## WORK INSTRUCTIONS
Copy every line that mentions the word "before".

## EXCERPTED DATA
......
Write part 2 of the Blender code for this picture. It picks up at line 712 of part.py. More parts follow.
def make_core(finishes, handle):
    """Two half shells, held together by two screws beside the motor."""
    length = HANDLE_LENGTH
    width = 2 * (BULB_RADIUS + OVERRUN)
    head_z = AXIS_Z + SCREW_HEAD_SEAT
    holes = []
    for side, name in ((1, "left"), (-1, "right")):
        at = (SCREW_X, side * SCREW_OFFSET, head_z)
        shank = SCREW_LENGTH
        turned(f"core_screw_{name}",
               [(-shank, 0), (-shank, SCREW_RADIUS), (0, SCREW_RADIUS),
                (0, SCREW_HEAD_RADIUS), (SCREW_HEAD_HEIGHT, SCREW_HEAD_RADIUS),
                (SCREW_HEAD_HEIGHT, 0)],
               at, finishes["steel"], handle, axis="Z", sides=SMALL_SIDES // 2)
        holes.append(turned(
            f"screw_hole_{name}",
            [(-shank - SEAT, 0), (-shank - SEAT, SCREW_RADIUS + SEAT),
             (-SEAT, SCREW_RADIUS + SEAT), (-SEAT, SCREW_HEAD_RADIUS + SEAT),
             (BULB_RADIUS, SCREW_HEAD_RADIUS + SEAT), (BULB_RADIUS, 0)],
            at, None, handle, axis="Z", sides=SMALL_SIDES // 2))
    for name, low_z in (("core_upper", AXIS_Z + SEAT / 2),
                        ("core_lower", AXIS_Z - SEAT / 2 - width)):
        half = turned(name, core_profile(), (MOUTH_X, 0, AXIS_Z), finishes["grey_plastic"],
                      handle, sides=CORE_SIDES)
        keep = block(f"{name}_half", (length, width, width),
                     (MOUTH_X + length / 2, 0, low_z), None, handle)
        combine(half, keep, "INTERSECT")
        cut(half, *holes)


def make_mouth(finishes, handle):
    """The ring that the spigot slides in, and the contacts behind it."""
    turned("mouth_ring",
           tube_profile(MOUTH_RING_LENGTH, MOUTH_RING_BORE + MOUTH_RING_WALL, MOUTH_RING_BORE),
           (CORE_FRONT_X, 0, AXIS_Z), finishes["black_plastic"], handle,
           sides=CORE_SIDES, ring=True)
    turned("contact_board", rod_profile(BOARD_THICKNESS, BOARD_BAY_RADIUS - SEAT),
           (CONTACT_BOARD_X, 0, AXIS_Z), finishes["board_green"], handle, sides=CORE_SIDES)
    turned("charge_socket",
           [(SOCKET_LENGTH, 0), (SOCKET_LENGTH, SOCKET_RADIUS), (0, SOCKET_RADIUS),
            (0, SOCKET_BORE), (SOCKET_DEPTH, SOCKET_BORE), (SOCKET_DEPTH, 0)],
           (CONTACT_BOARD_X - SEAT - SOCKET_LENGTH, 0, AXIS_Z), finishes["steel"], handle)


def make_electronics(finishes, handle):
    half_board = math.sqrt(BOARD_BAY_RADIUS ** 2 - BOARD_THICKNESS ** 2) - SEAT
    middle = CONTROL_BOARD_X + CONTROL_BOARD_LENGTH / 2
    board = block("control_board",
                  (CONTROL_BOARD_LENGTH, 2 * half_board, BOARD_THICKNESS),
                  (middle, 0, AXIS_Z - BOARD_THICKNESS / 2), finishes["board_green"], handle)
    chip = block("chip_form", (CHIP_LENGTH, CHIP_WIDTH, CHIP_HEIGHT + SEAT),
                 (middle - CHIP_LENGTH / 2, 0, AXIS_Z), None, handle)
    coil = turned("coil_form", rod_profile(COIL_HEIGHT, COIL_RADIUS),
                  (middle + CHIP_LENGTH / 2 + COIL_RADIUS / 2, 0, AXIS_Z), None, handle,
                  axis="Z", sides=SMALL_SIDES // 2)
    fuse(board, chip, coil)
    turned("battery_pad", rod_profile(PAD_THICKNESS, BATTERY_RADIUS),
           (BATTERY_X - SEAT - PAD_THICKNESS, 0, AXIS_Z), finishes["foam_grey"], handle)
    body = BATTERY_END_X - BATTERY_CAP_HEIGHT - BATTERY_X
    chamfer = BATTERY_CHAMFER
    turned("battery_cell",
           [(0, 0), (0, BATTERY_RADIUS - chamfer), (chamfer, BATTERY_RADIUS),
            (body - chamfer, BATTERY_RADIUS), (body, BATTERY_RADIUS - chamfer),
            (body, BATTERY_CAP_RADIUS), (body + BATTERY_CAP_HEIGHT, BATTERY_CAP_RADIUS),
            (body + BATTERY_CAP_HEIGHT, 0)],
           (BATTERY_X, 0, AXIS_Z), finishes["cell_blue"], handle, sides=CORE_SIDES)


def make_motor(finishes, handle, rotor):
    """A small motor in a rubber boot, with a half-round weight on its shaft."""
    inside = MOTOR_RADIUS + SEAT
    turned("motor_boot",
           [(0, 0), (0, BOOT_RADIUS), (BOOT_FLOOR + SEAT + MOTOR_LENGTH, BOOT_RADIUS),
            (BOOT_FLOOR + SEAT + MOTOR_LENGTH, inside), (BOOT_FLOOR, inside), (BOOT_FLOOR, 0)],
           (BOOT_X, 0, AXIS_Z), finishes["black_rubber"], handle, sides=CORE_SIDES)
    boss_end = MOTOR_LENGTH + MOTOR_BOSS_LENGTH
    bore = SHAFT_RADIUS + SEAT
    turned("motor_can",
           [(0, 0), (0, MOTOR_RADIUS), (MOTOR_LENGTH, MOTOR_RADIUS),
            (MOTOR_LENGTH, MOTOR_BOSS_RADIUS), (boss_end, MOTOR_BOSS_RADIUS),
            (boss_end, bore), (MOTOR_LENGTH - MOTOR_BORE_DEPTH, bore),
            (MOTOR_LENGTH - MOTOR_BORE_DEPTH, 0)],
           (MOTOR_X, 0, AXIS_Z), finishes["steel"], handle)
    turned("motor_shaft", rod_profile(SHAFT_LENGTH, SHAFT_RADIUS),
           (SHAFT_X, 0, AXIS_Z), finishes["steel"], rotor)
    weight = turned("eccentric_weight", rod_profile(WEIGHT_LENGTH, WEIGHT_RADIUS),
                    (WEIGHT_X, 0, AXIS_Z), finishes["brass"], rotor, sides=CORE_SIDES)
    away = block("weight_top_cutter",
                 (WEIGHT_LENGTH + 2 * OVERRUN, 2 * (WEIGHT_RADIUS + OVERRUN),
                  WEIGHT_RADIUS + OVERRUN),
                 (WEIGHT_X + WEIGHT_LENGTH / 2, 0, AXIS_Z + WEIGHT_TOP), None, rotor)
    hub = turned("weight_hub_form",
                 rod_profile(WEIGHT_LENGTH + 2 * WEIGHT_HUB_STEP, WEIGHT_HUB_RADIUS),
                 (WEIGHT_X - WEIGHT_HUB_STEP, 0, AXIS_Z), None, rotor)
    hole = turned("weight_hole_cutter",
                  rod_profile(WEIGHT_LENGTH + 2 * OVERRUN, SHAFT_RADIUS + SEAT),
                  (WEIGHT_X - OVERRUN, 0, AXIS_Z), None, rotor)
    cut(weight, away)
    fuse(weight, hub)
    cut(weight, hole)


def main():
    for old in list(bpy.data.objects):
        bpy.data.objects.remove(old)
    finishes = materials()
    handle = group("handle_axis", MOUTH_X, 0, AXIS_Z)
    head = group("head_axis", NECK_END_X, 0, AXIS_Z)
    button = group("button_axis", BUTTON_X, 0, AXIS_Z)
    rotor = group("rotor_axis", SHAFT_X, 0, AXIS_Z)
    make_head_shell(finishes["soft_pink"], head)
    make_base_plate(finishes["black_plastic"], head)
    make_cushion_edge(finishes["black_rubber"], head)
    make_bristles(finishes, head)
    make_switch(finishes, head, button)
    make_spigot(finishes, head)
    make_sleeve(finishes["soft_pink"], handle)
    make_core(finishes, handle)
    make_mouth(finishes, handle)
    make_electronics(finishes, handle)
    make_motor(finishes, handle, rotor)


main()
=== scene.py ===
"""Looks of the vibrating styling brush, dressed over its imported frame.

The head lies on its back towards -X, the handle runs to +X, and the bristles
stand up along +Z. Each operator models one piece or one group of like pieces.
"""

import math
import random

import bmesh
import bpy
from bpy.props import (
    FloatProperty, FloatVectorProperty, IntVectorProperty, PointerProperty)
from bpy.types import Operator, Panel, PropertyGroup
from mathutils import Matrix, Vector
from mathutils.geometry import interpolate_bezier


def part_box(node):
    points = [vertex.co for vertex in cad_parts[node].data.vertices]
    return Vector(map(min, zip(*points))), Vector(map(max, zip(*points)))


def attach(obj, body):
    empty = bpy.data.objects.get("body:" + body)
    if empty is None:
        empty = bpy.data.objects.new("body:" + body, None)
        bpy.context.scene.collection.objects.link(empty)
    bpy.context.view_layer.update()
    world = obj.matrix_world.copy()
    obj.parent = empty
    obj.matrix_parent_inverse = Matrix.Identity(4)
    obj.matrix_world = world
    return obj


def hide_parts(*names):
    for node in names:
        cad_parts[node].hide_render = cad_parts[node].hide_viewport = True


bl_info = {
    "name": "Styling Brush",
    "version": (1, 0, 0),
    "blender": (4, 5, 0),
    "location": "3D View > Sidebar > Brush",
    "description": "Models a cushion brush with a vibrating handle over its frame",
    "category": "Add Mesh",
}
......
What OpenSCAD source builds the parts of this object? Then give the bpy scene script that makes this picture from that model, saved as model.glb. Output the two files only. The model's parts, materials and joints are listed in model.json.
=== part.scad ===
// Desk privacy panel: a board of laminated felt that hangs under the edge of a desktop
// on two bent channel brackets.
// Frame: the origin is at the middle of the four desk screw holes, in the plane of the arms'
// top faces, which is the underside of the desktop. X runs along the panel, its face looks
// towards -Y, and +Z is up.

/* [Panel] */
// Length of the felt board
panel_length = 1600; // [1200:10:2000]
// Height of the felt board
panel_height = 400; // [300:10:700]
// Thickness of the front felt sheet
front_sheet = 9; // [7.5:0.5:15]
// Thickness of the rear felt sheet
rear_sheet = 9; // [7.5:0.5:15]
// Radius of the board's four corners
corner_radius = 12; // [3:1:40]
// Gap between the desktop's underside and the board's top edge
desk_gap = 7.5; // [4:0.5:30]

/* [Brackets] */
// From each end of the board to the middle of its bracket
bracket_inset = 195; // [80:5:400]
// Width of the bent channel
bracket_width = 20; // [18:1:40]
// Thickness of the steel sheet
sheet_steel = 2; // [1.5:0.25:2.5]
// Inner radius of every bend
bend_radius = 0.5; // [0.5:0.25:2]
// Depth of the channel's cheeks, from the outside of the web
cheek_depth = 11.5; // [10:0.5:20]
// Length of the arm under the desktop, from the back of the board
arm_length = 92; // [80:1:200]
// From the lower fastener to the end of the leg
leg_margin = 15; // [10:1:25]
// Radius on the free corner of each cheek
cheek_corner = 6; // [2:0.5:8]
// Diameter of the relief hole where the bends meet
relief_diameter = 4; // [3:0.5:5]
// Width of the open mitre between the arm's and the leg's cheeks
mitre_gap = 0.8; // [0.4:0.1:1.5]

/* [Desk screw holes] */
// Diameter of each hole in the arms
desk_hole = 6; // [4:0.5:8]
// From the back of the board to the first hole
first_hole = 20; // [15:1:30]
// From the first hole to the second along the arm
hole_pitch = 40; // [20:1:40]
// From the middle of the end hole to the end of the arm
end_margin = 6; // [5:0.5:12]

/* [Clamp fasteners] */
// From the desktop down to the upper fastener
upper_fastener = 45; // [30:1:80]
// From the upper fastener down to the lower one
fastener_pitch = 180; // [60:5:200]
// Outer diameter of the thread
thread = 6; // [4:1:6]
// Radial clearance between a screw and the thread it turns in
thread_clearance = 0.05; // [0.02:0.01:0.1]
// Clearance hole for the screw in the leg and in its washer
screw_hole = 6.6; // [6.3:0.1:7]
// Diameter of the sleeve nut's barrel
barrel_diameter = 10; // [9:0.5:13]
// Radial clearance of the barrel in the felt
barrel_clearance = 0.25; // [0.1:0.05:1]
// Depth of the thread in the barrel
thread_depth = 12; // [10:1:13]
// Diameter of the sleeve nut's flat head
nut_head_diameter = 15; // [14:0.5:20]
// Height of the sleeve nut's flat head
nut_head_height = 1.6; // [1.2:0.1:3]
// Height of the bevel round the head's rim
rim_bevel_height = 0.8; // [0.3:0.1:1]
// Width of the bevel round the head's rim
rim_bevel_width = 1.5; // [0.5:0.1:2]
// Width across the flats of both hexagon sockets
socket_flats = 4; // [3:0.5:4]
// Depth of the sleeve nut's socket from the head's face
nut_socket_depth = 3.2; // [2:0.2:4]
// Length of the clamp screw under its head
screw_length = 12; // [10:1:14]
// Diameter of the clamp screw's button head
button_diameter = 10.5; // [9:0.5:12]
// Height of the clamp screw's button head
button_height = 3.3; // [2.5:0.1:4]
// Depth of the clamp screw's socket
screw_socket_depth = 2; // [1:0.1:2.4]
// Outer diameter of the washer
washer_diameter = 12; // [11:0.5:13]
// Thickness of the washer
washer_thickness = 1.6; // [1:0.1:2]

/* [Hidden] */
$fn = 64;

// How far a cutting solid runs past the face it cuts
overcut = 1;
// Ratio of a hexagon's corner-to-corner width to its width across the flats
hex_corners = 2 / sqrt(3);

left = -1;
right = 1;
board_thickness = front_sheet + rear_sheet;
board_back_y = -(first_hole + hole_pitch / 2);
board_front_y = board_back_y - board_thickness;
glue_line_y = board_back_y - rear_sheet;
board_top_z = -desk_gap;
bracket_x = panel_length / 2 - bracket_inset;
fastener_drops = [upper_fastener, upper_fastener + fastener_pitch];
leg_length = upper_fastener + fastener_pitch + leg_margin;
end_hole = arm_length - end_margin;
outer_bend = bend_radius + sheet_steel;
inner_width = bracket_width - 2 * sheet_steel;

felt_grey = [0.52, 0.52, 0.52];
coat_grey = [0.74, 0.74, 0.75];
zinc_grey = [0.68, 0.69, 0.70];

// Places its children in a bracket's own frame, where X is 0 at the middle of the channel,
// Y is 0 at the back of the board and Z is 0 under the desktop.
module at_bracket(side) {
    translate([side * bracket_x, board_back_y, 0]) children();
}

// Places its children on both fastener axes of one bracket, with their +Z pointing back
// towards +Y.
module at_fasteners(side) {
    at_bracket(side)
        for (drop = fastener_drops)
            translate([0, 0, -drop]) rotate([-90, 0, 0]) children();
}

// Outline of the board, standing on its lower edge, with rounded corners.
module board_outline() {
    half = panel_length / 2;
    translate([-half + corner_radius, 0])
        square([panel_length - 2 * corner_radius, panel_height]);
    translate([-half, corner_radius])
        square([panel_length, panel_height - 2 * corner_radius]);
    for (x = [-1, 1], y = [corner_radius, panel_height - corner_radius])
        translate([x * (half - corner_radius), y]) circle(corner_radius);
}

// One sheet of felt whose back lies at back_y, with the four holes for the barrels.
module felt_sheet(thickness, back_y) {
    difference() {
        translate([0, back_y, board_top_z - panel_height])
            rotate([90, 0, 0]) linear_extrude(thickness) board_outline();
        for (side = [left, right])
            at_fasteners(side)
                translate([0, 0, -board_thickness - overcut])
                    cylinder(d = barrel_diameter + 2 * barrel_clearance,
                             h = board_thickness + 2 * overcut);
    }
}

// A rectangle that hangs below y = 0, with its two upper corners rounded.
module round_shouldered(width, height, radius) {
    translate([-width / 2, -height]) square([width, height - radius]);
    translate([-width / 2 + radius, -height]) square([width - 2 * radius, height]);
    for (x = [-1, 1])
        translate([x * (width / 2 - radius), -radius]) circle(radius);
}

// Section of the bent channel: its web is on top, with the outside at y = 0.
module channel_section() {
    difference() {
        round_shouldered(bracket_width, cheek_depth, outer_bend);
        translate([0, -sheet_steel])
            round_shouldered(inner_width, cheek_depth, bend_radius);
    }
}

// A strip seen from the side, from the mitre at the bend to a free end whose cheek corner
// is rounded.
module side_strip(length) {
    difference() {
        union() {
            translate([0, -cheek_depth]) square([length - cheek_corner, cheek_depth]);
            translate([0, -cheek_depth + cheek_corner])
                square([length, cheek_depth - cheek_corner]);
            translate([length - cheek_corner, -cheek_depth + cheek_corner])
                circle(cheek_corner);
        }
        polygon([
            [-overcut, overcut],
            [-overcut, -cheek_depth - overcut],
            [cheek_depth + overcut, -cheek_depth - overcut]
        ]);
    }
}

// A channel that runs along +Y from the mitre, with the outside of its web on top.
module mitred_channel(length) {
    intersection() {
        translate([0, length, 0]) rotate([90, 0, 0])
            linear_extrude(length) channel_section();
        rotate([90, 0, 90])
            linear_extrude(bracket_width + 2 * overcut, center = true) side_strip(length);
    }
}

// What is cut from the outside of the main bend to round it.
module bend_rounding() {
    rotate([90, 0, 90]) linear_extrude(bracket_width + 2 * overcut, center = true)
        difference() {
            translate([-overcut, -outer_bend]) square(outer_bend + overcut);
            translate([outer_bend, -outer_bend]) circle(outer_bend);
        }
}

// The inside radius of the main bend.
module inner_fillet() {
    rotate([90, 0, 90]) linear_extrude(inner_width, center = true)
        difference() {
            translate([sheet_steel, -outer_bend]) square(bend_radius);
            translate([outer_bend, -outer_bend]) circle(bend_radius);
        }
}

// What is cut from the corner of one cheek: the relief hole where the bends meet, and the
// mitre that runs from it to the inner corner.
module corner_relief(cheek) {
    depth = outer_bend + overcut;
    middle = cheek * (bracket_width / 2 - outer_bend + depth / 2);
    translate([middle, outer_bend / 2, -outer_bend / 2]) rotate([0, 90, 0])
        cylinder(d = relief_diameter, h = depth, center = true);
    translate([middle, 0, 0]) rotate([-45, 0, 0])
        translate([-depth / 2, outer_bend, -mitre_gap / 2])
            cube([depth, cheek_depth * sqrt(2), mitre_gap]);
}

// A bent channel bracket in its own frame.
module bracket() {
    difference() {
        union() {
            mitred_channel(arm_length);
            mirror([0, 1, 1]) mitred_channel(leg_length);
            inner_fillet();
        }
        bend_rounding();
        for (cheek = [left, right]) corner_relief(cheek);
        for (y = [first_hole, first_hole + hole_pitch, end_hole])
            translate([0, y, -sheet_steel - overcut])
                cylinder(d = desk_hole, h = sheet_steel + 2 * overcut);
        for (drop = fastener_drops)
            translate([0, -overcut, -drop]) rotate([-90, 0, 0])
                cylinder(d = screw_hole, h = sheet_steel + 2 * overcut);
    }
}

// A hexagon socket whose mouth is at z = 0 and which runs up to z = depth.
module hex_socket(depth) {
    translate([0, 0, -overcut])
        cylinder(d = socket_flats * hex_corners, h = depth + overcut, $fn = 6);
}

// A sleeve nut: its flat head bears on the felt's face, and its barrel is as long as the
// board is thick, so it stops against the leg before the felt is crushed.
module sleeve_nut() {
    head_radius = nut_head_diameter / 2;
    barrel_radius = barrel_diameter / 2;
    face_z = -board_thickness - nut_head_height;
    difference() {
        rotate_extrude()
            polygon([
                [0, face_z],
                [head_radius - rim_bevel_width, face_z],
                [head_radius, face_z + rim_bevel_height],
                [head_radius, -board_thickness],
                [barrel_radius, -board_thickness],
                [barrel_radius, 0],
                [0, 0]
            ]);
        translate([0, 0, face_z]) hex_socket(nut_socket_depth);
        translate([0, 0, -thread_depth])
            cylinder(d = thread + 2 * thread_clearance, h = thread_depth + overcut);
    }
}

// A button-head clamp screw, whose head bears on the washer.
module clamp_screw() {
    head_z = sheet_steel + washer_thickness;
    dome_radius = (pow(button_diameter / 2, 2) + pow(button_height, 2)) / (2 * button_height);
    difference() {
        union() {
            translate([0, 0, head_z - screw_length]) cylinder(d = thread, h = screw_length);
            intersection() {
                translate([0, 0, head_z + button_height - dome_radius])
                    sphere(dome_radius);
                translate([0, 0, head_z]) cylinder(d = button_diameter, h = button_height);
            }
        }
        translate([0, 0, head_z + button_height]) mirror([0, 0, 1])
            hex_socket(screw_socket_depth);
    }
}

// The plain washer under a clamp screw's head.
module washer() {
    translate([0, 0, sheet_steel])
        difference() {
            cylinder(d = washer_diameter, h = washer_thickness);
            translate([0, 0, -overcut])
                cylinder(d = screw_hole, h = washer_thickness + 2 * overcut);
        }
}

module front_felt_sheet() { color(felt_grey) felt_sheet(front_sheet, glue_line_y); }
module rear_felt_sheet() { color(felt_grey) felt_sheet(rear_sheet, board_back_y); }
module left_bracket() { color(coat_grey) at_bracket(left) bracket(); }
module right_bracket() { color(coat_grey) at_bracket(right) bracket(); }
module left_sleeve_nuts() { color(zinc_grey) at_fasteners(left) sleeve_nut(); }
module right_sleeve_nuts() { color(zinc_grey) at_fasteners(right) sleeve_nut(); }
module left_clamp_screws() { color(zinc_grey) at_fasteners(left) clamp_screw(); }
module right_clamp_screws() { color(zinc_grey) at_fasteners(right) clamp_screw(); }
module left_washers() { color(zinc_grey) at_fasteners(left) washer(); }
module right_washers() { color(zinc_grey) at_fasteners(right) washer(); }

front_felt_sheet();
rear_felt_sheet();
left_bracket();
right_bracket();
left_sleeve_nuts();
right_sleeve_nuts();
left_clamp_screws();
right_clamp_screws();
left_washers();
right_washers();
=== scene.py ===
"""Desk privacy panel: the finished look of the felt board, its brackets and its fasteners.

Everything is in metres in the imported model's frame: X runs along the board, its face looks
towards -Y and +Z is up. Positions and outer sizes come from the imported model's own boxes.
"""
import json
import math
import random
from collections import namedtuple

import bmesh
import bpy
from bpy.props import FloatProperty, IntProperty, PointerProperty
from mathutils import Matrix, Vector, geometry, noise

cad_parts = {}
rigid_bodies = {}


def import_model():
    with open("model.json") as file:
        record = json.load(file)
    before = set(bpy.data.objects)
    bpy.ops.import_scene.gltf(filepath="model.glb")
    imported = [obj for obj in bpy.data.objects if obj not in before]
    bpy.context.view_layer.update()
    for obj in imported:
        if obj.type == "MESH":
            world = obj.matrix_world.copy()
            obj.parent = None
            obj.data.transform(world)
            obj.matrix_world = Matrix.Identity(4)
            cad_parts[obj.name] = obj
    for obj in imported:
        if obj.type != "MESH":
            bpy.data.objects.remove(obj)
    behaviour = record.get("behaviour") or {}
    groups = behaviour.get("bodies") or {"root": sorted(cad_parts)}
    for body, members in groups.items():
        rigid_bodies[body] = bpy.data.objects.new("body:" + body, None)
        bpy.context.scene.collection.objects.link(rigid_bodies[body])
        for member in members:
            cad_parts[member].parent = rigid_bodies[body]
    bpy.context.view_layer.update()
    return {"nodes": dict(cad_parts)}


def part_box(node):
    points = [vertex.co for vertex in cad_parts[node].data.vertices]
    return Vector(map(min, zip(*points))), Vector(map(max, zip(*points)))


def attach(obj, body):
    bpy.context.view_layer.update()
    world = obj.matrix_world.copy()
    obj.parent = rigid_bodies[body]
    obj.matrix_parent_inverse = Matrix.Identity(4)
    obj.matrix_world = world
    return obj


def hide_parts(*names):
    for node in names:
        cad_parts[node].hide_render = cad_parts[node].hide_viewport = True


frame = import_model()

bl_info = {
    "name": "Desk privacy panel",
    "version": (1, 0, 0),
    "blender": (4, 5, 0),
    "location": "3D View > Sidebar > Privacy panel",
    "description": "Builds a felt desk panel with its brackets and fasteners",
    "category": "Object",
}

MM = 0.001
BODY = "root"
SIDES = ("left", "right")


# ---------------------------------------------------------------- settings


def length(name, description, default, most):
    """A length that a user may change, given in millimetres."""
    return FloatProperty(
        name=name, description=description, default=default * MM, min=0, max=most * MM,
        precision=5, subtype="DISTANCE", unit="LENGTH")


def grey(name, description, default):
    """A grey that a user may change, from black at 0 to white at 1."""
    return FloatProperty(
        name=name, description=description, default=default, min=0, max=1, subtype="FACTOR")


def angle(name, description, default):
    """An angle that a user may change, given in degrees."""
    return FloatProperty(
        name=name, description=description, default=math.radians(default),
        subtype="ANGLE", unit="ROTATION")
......
## COMPLETED TASK
// board is thick, so it stops against the leg before the felt is crushed.
    before = set(bpy.data.objects)
    imported = [obj for obj in bpy.data.objects if obj not in before]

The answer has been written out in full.